[3D code data]
>> begin

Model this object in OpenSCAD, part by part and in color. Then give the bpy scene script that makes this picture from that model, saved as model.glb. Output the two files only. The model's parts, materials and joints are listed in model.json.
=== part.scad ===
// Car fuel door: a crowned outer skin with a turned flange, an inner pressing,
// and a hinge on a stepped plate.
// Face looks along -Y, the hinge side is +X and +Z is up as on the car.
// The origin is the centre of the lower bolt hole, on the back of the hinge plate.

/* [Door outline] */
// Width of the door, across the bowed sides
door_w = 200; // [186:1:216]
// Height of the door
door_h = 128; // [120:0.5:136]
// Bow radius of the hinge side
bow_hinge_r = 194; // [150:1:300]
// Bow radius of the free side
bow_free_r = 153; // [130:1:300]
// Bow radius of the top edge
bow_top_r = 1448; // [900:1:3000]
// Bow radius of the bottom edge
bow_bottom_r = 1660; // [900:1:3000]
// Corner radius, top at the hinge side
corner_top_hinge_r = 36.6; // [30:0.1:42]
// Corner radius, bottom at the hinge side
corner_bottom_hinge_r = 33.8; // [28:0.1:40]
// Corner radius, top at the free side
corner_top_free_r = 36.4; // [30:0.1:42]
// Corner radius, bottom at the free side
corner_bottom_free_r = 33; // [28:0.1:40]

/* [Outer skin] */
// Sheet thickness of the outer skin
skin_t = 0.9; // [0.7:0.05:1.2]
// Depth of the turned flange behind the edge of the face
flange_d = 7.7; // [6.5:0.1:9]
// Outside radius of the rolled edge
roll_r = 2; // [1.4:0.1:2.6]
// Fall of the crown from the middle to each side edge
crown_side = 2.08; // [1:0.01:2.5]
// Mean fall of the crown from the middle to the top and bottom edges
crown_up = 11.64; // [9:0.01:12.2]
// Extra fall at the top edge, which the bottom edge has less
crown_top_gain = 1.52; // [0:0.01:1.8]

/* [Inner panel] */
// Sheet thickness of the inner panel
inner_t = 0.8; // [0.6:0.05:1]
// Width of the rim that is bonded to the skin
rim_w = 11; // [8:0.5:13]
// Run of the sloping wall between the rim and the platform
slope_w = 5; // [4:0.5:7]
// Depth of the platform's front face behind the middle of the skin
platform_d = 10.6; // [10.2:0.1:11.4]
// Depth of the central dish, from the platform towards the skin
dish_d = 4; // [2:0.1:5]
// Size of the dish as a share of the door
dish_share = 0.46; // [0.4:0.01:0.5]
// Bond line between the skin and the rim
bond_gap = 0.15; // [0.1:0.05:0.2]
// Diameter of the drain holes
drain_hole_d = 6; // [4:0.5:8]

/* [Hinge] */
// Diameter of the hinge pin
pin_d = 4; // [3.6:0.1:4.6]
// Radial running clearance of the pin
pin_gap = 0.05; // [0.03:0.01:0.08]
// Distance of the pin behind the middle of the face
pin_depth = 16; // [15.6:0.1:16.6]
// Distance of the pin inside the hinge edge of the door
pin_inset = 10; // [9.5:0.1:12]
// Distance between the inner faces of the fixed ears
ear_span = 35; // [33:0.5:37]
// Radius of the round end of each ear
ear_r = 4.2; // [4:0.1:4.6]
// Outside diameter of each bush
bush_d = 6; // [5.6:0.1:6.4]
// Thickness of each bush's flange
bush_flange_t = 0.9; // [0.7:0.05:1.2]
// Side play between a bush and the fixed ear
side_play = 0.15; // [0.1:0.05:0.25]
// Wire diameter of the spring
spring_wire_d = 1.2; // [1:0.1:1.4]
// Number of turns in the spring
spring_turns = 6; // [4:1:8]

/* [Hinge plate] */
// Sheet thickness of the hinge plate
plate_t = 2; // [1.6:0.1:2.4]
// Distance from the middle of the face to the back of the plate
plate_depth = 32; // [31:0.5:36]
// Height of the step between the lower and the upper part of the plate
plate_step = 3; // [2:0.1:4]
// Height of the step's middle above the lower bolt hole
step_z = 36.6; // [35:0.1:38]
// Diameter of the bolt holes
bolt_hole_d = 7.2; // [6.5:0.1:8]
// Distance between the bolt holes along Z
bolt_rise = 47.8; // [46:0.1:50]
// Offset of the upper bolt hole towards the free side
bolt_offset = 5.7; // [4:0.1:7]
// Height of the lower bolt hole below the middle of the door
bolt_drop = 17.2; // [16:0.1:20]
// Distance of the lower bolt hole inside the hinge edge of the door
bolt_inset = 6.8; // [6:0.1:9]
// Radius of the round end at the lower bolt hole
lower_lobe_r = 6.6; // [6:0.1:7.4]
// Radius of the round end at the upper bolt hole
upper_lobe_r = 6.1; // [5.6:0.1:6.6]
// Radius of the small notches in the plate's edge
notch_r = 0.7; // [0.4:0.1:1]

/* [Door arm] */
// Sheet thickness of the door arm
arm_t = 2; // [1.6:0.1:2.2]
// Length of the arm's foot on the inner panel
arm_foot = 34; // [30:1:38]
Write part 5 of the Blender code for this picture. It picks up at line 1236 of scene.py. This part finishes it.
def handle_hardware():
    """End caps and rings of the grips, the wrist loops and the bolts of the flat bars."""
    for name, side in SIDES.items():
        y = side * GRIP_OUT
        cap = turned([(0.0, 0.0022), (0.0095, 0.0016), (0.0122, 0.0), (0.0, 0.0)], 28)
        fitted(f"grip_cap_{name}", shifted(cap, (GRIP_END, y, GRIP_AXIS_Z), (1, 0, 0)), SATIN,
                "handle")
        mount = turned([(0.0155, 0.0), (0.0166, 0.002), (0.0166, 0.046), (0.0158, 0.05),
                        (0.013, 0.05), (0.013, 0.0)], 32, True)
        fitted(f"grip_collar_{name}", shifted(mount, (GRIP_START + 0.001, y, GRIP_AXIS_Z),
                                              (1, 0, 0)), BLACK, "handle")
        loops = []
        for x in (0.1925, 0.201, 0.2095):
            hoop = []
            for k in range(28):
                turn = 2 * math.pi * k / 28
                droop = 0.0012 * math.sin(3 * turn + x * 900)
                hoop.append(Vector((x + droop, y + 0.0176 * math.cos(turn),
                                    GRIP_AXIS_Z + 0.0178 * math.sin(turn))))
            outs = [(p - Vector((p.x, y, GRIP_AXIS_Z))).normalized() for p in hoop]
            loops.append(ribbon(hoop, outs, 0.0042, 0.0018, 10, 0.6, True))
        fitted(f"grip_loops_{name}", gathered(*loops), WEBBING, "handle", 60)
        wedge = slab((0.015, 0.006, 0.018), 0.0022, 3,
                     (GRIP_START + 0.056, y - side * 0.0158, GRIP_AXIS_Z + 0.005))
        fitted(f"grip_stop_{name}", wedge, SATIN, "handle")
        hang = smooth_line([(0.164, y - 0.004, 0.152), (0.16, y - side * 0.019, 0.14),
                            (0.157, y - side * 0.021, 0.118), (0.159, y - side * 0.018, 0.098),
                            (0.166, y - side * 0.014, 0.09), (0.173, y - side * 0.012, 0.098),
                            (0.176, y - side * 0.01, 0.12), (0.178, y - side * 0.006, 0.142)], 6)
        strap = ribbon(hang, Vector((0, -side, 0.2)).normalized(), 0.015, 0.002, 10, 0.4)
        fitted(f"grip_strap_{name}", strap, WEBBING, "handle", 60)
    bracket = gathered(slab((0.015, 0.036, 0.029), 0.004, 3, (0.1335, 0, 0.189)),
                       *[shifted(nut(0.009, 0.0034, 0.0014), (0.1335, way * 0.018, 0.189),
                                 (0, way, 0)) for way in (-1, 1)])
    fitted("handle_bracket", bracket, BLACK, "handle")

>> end

STATED PROBLEM = Extract the full listing and reproduce each line exactly.

FULL ANSWER =
Model this object in OpenSCAD, part by part and in color. Then give the bpy scene script that makes this picture from that model, saved as model.glb. Output the two files only. The model's parts, materials and joints are listed in model.json.
=== part.scad ===
// Car fuel door: a crowned outer skin with a turned flange, an inner pressing,
// and a hinge on a stepped plate.
// Face looks along -Y, the hinge side is +X and +Z is up as on the car.
// The origin is the centre of the lower bolt hole, on the back of the hinge plate.

/* [Door outline] */
// Width of the door, across the bowed sides
door_w = 200; // [186:1:216]
// Height of the door
door_h = 128; // [120:0.5:136]
// Bow radius of the hinge side
bow_hinge_r = 194; // [150:1:300]
// Bow radius of the free side
bow_free_r = 153; // [130:1:300]
// Bow radius of the top edge
bow_top_r = 1448; // [900:1:3000]
// Bow radius of the bottom edge
bow_bottom_r = 1660; // [900:1:3000]
// Corner radius, top at the hinge side
corner_top_hinge_r = 36.6; // [30:0.1:42]
// Corner radius, bottom at the hinge side
corner_bottom_hinge_r = 33.8; // [28:0.1:40]
// Corner radius, top at the free side
corner_top_free_r = 36.4; // [30:0.1:42]
// Corner radius, bottom at the free side
corner_bottom_free_r = 33; // [28:0.1:40]

/* [Outer skin] */
// Sheet thickness of the outer skin
skin_t = 0.9; // [0.7:0.05:1.2]
// Depth of the turned flange behind the edge of the face
flange_d = 7.7; // [6.5:0.1:9]
// Outside radius of the rolled edge
roll_r = 2; // [1.4:0.1:2.6]
// Fall of the crown from the middle to each side edge
crown_side = 2.08; // [1:0.01:2.5]
// Mean fall of the crown from the middle to the top and bottom edges
crown_up = 11.64; // [9:0.01:12.2]
// Extra fall at the top edge, which the bottom edge has less
crown_top_gain = 1.52; // [0:0.01:1.8]

/* [Inner panel] */
// Sheet thickness of the inner panel
inner_t = 0.8; // [0.6:0.05:1]
// Width of the rim that is bonded to the skin
rim_w = 11; // [8:0.5:13]
// Run of the sloping wall between the rim and the platform
slope_w = 5; // [4:0.5:7]
// Depth of the platform's front face behind the middle of the skin
platform_d = 10.6; // [10.2:0.1:11.4]
// Depth of the central dish, from the platform towards the skin
dish_d = 4; // [2:0.1:5]
// Size of the dish as a share of the door
dish_share = 0.46; // [0.4:0.01:0.5]
// Bond line between the skin and the rim
bond_gap = 0.15; // [0.1:0.05:0.2]
// Diameter of the drain holes
drain_hole_d = 6; // [4:0.5:8]

/* [Hinge] */
// Diameter of the hinge pin
pin_d = 4; // [3.6:0.1:4.6]
// Radial running clearance of the pin
pin_gap = 0.05; // [0.03:0.01:0.08]
// Distance of the pin behind the middle of the face
pin_depth = 16; // [15.6:0.1:16.6]
// Distance of the pin inside the hinge edge of the door
pin_inset = 10; // [9.5:0.1:12]
// Distance between the inner faces of the fixed ears
ear_span = 35; // [33:0.5:37]
// Radius of the round end of each ear
ear_r = 4.2; // [4:0.1:4.6]
// Outside diameter of each bush
bush_d = 6; // [5.6:0.1:6.4]
// Thickness of each bush's flange
bush_flange_t = 0.9; // [0.7:0.05:1.2]
// Side play between a bush and the fixed ear
side_play = 0.15; // [0.1:0.05:0.25]
// Wire diameter of the spring
spring_wire_d = 1.2; // [1:0.1:1.4]
// Number of turns in the spring
spring_turns = 6; // [4:1:8]

/* [Hinge plate] */
// Sheet thickness of the hinge plate
plate_t = 2; // [1.6:0.1:2.4]
// Distance from the middle of the face to the back of the plate
plate_depth = 32; // [31:0.5:36]
// Height of the step between the lower and the upper part of the plate
plate_step = 3; // [2:0.1:4]
// Height of the step's middle above the lower bolt hole
step_z = 36.6; // [35:0.1:38]
// Diameter of the bolt holes
bolt_hole_d = 7.2; // [6.5:0.1:8]
// Distance between the bolt holes along Z
bolt_rise = 47.8; // [46:0.1:50]
// Offset of the upper bolt hole towards the free side
bolt_offset = 5.7; // [4:0.1:7]
// Height of the lower bolt hole below the middle of the door
bolt_drop = 17.2; // [16:0.1:20]
// Distance of the lower bolt hole inside the hinge edge of the door
bolt_inset = 6.8; // [6:0.1:9]
// Radius of the round end at the lower bolt hole
lower_lobe_r = 6.6; // [6:0.1:7.4]
// Radius of the round end at the upper bolt hole
upper_lobe_r = 6.1; // [5.6:0.1:6.6]
// Radius of the small notches in the plate's edge
notch_r = 0.7; // [0.4:0.1:1]

/* [Door arm] */
// Sheet thickness of the door arm
arm_t = 2; // [1.6:0.1:2.2]
// Length of the arm's foot on the inner panel
arm_foot = 34; // [30:1:38]
Write part 5 of the Blender code for this picture. It picks up at line 1236 of scene.py. This part finishes it.
def handle_hardware():
    """End caps and rings of the grips, the wrist loops and the bolts of the flat bars."""
    for name, side in SIDES.items():
        y = side * GRIP_OUT
        cap = turned([(0.0, 0.0022), (0.0095, 0.0016), (0.0122, 0.0), (0.0, 0.0)], 28)
        fitted(f"grip_cap_{name}", shifted(cap, (GRIP_END, y, GRIP_AXIS_Z), (1, 0, 0)), SATIN,
                "handle")
        mount = turned([(0.0155, 0.0), (0.0166, 0.002), (0.0166, 0.046), (0.0158, 0.05),
                        (0.013, 0.05), (0.013, 0.0)], 32, True)
        fitted(f"grip_collar_{name}", shifted(mount, (GRIP_START + 0.001, y, GRIP_AXIS_Z),
                                              (1, 0, 0)), BLACK, "handle")
        loops = []
        for x in (0.1925, 0.201, 0.2095):
            hoop = []
            for k in range(28):
                turn = 2 * math.pi * k / 28
                droop = 0.0012 * math.sin(3 * turn + x * 900)
                hoop.append(Vector((x + droop, y + 0.0176 * math.cos(turn),
                                    GRIP_AXIS_Z + 0.0178 * math.sin(turn))))
            outs = [(p - Vector((p.x, y, GRIP_AXIS_Z))).normalized() for p in hoop]
            loops.append(ribbon(hoop, outs, 0.0042, 0.0018, 10, 0.6, True))
        fitted(f"grip_loops_{name}", gathered(*loops), WEBBING, "handle", 60)
        wedge = slab((0.015, 0.006, 0.018), 0.0022, 3,
                     (GRIP_START + 0.056, y - side * 0.0158, GRIP_AXIS_Z + 0.005))
        fitted(f"grip_stop_{name}", wedge, SATIN, "handle")
        hang = smooth_line([(0.164, y - 0.004, 0.152), (0.16, y - side * 0.019, 0.14),
                            (0.157, y - side * 0.021, 0.118), (0.159, y - side * 0.018, 0.098),
                            (0.166, y - side * 0.014, 0.09), (0.173, y - side * 0.012, 0.098),
                            (0.176, y - side * 0.01, 0.12), (0.178, y - side * 0.006, 0.142)], 6)
        strap = ribbon(hang, Vector((0, -side, 0.2)).normalized(), 0.015, 0.002, 10, 0.4)
        fitted(f"grip_strap_{name}", strap, WEBBING, "handle", 60)
    bracket = gathered(slab((0.015, 0.036, 0.029), 0.004, 3, (0.1335, 0, 0.189)),
                       *[shifted(nut(0.009, 0.0034, 0.0014), (0.1335, way * 0.018, 0.189),
                                 (0, way, 0)) for way in (-1, 1)])
    fitted("handle_bracket", bracket, BLACK, "handle")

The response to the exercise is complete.